Christened Jean Eugène Robert he married Josèphe Cécile Eglatine Houdin in July 1830 and added his wife's suname to his own. His new father-in-law was Jacques Houdin, one of France's finest makers of chronometers, regulators and astronomical clocks. His inventing flourished and in the Exhibition of French Industry in 1839 he showed a mystery clock that caused a sensation then later in the 1844 Exhibition he won the Gold Medal. His most famous automaton was the model of a man sitting at a desk that was abloe to write and draw, it was greatly admired by King Louis Philippe and then bought for the huge sum of $4,000 by the Great Barnum for his American Museum. His Soirées Fantastiques at the Palais Royal were packed performances with the best of Paris Society bringing him fame and fortune.

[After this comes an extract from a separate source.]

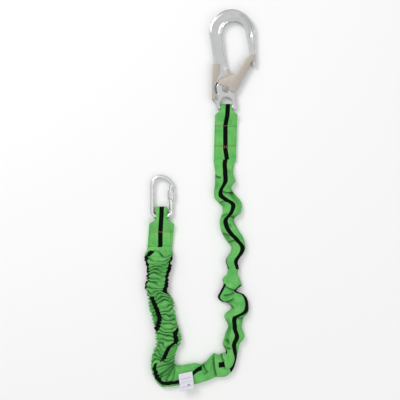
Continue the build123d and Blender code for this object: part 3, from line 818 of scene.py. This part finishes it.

The Magic Clock (illus) was suspended by two thin cords with a glass bell below. At Robert-Houdin's command the hand moved back or forth to any number a member of the audience might suggest and the bell would then sound out the relative hour - either loud or soft - as requested. This feat was achieved using electricity, a subject that fascinated him for years and which lead to a close association with the eminent clockmaker Constantin Louis Detouche with whom he patented an ingenious electro-mechanical escapement (see following lot).
One hundred years ago Robert-Houdin was a household name and his fame stretched far across the globe. Rue Robert-Houdin can still be found in both Paris and Blois but today his namesake Houdini is remembered - yet it was Harry Houdini, born Ehrich Weiss, who changed his name in emulation of his hero Jean Eugène Robert-Houdin.